Oleh karena itu, LBM PBNU meminta agar kebijakan ekspor benih lobster yang tertuang dalam Peraturan Menteri KKP Nomor 12/Permen-KP/2020 tentang Pengelolaan Lobster (Panulirus spp), Kepiting (Scylla spp), dan Rajungan (Portunus spp) di Wilayah Negara Republik Indonesia harus mempertimbangkan aspek maslahat dan mafsadahnya secara nyata muhaqqaqah, sebagaimana keputusan Muktamar XXXII NU di Makassar tahun 2010.

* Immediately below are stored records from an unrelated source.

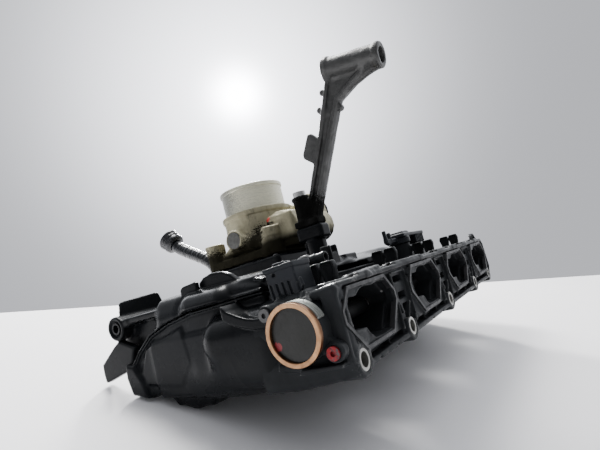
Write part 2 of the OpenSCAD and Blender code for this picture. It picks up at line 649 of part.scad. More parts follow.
port_flange();
port_seal(0);  // port_seal_1
port_seal(1);  // port_seal_2
port_seal(2);  // port_seal_3
port_seal(3);  // port_seal_4
compression_limiters();
lower_shell();
upper_shell();
end_boss_insert();
flap_bushings();
flap_shaft();
flap(0);  // flap_1
flap(1);  // flap_2
flap(2);  // flap_3
flap(3);  // flap_4
flap_sensor_housing();
flap_sensor_rotor();
flap_sensor_board();
flap_sensor_disc();
flap_sensor_ring();
flap_sensor_screws();
sensor_connector();
sensor_pins();
vacuum_nipple();
throttle_gasket();
throttle_inserts();
throttle_body();
throttle_bolts();
shaft_bearings();
throttle_shaft();
shaft_end_plug();
throttle_plate();
plate_screws();
sector_gear();
return_spring();
idler_axle();
idler_gear();
throttle_motor();
motor_pinion();
motor_end_cap();
gear_cover();
cover_screws();
throttle_pins();
support_arm();
arm_bolt();
arm_insert();
map_sensor();
map_sensor_pins();
map_sensor_screw();
breather_pipe();
pipe_coupling();
coupling_seal();
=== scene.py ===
import math
from itertools import product
import bpy
import numpy as np
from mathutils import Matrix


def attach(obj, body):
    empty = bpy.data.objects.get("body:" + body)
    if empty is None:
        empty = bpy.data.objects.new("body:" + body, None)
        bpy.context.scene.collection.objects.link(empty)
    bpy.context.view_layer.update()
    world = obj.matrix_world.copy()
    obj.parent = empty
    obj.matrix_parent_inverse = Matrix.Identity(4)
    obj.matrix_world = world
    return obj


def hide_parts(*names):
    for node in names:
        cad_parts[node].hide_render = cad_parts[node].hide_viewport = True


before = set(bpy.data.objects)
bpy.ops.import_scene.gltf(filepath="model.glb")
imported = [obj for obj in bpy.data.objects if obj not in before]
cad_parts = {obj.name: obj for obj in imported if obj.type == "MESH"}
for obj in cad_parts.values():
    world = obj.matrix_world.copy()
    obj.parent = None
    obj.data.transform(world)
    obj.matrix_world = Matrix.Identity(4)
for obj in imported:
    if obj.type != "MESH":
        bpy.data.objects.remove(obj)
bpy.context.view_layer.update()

import openvdb as vdb
from mathutils import Matrix, Vector

COARSE = 1.0
MM = 1000  # in a metre

# ---------------------------------------------------------------- node graphs


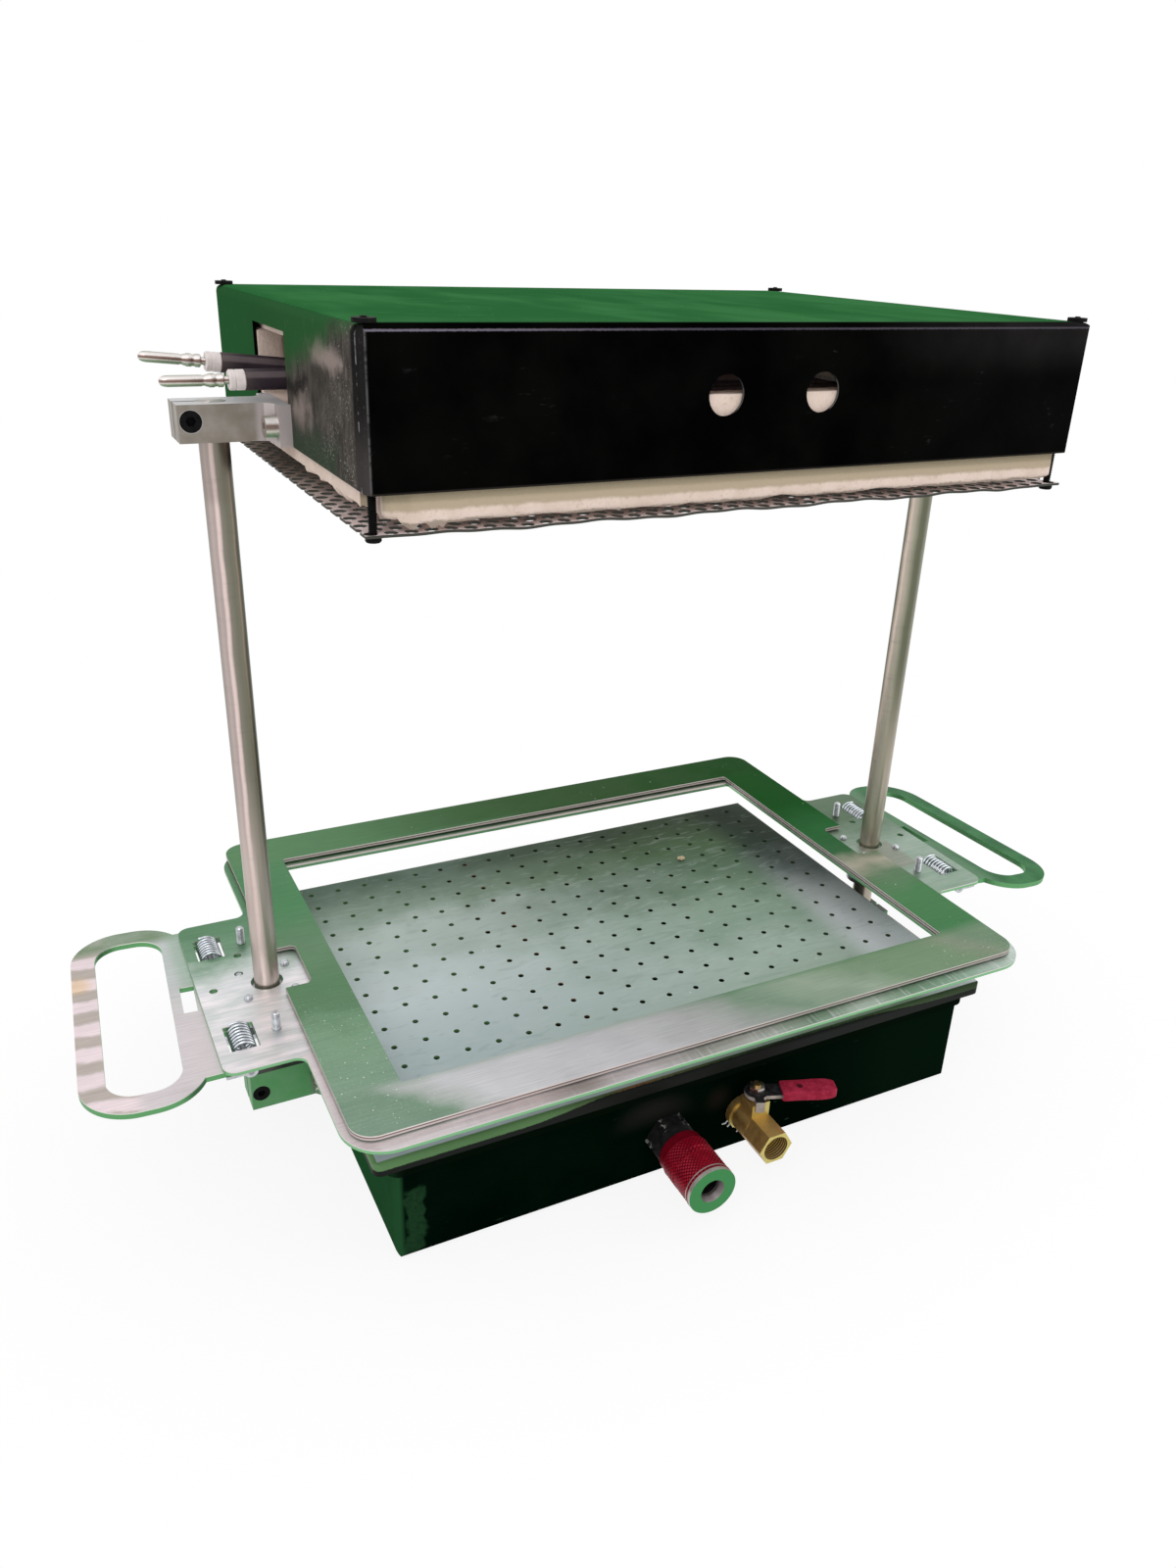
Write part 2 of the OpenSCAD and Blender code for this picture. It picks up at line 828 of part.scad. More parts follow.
module heating_element() {
    straight = element_cross - element_corner_r;
    color([0.12, 0.08, 0.1]) {
        element_run(0, -element_left, straight);
        element_run(1, -element_left, element_right);
        element_run(2, -end_bend_x, element_right);
        element_run(3, -end_bend_x, element_right);
        element_run(4, -element_left, element_right);
        element_run(5, -element_left, straight);
        element_bend(element_right, (run_y[1] + run_y[2]) / 2, (run_y[2] - run_y[1]) / 2, -90, 180);
        element_bend(-element_left, (run_y[0] + run_y[1]) / 2, (run_y[1] - run_y[0]) / 2, 90, 180);
        element_bend(straight, run_y[0] + element_corner_r, element_corner_r, -90, 90);
        element_bend(straight, run_y[5] - element_corner_r, element_corner_r, 0, 90);
        element_bend(-element_left, (run_y[4] + run_y[5]) / 2, (run_y[5] - run_y[4]) / 2, 90, 180);
        element_bend(element_right, (run_y[3] + run_y[4]) / 2, (run_y[4] - run_y[3]) / 2, -90, 180);
        translate([element_cross, run_y[5] - element_corner_r, element_z])
            rod_to_front(sheath_d, run_y[5] - run_y[0] - 2 * element_corner_r);
        for (i = [0, 1])
            at_element_end(i)
                cylinder(d = sheath_d, h = end_sheath_l);
        translate([-end_bend_x, run_y[3], element_z + end_bend_r])
            rotate([90, 0, 0])
                rotate([0, 0, -90 - end_tilt[1]])
                    rotate_extrude(angle = end_tilt[1])
                        translate([end_bend_r, 0])
                            circle(d = sheath_d);
    }
}

module ceramic_beads() {
    color([0.95, 0.95, 0.93])
        for (i = [0, 1])
            at_element_end(i)
                translate([0, 0, end_sheath_l])
                    difference() {
                        cylinder(d = bead_d, h = bead_l);
                        translate([0, 0, -cut])
                            cylinder(d = bead_bore, h = bead_l + 2 * cut, $fn = small_fn);
                    }
}

module bullet_terminals() {
    color([0.75, 0.72, 0.68])
        for (i = [0, 1])
            at_element_end(i)
                translate([0, 0, end_sheath_l])
                    union() {
                        cylinder(d = terminal_pin_d, h = bead_l + terminal_bare_l + crimp_l);
                        translate([0, 0, bead_l + terminal_bare_l])
                            cylinder(d = crimp_d, h = crimp_l);
                        translate([0, 0, bead_l + terminal_bare_l + crimp_l])
                            cylinder(d = bullet_d, h = bullet_l - bullet_d / 2);
                        translate([0, 0, bead_l + terminal_bare_l + crimp_l + bullet_l - bullet_d / 2])
                            sphere(d = bullet_d);
                    }
}

// Repeats a piece where the runs of the element cross the two rails
module at_clips() {
    for (side = [-1, 1], y = run_y)
        translate([side * rail_x, y, 0])
            children();
}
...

“Kebijakan ekspor benih lobster, jika berlangsung dalam skala massif sehingga mempercepat kepunahan, bukan hanya benihnya tetapi juga lobsternya, bertentangan dengan ajaran Islam. Karena kebijakan demikian berdampak buruk bagi para nelayan yang hidup pada genenarasi setelahnya yang tidak dapat menikmati lobster. Begitu juga akan berdampak pada pendapatan mereka,” sebagaimana tertuang dalam putusan LBM PBNU terkait kebijakan ekspor benih lobster.

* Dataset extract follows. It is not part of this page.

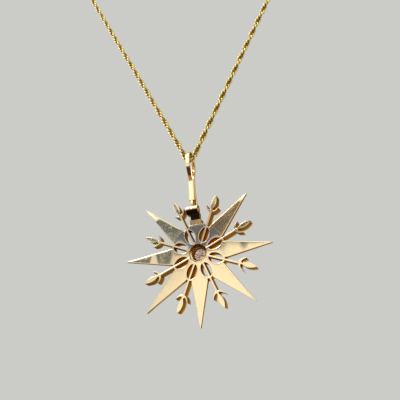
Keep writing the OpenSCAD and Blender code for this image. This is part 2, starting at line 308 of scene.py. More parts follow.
# %% [markdown]
# ## Gold of the star and the bail
# The gold is a pale yellow alloy. Where a file and a polishing stick reached it, it is smooth and
# full of fine scratches. The sawn side walls are rougher, and their deep orange brown is painted
# shade. The olive grey and brown of the upper rays are a painted dark reflection. Each region could
# have a material of its own, but then the borders would be hard. A value stored on each point of the
# mesh says where the walls and the painted reflection are, so the colours run softly into each other.

# %% Gold of the star and the bail
# Painted light: the dull and brown golds paint the upper rays' dark reflection, and the wall, deep and
# black colours paint shade on the walls, in the openings and under the hinge.
FACE_GOLD, DARK_REFLECTION_GOLD, BROWN_REFLECTION_GOLD = (0.95, 0.77, 0.46), (0.58, 0.52, 0.35), (0.58, 0.38, 0.20)
SHADED_WALL_GOLD, SHADED_DEEP_GOLD, SHADE_BLACK = (0.47, 0.27, 0.08), (0.40, 0.13, 0.02), (0.014, 0.008, 0.004)
ZONE_GREY, EDGE_TINT = (0.46, 0.42, 0.38), (0.70, 0.52, 0.30, 1)
zone_r = 5.7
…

LBM PBNU memandang kebijakan ekspor benih lobster juga bertentangan dengan salah satu tujuan sustainable development (pembangun berkelanjutan) pemerintah Indonesia, yaitu melestarikan dan menggunakan samudera, lautan serta sumber daya laut secara berkelanjutan untuk pembangunan berkelanjutan.


Dengan demikian, apabila pengambilan benih lobster dalam skala masif untuk diekspor berpotensi kuat mempercepat kepunahannya dan berakibat pada kelahiran mafsadah atau kerugian bagi generasi mendatang, maka ekspor benih lobster secara kajian hukum Islam tidak diperbolehkan.

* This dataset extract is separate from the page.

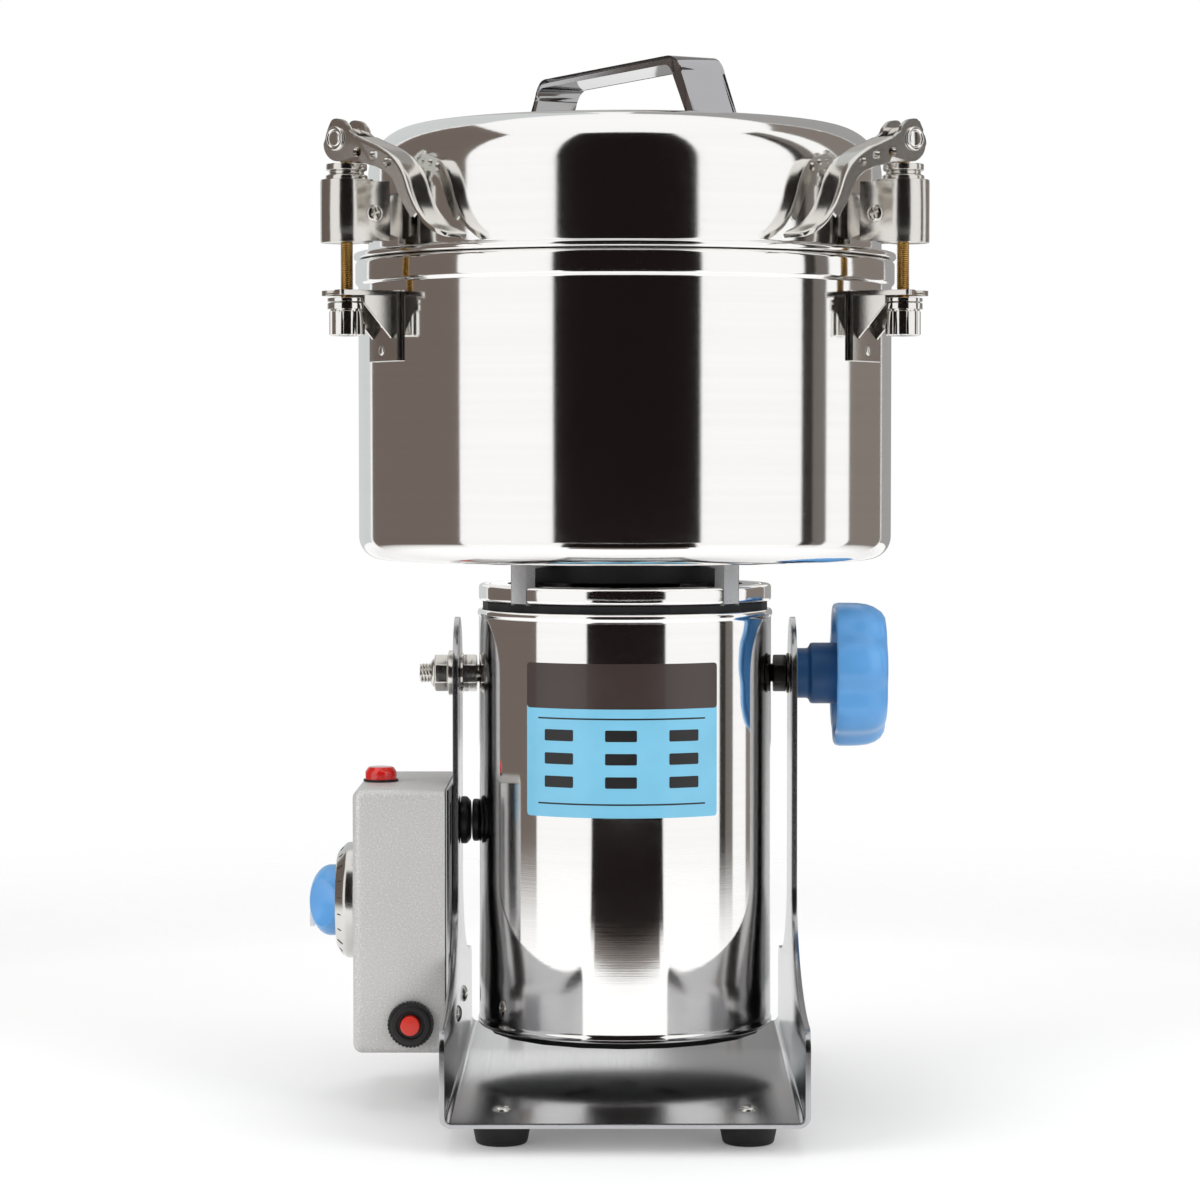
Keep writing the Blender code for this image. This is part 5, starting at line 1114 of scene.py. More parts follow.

“Bahkan ini (ekspor benih lobster) masuk dalam kategori perusakan pada salah satu biota laut yang diharamkan,” demikian tertuang dalam putusan LBM PBNU terkait kebijakan ekspor benih lobster yang kajiannya diselenggarakan secara intensif selama sepekan terakhir.


Adapun pembelian benih lobster dari nelayan kecil, bagi LBM PBNU, dapat tetap difasilitasi dalam rangka meningkatkan pendapatan nelayan kecil. Jual beli benih lobster tidak dilarang sebagaimana Permen KP 56/2016. Tetapi benih lobster yang dibeli dari nelayan kecil itu bukan maksudkan untuk diekspor, melainkan dibudidayakan sampai memenuhi standar ekspor, dalam bentuk lobster dewasa.


Yang jelas, izin ekspor diberikan bukan untuk ekspor benih, tetapi untuk ekspor lobster dewasa. Kewajiban eksportir dalam pembudidayaan lobster harus didorong sampai menghasilkan lobster dewasa, bukan sekadar benih lalu diekspor. Hal ini dimaksudkan untuk menjaga kelestarian lobster dari perairan Indonesia.


Sebelum merumuskan final keputusan sidang komisi bahtsul masail diniyah al-qanuniyah, LBM PBNU mengadakan diskusi daring secara intensif yang melibatkan berbagai kalangan mulai dari pemerintah, serikat nelayan, para peneliti, dan akademisi.


Para kiai yang turut serta dalam pembahasan rumusan itu antara lain adalah Rais Syuriyah PBNU KH Ahmad Ishomuddin, Katib Syuriyah PBNU KH Miftah Faqih, LBM PBNU KH Asnawi Ridwan, Bendahara Lbm PBNU KH Najib Bukhari, Sekretaris LBM PBNU KH Sarmidi Husna, Wakil Ketua LBM PBNU KH Mahbub Maafi, Sekretaris Lbm PWNU Kiai Muntaha.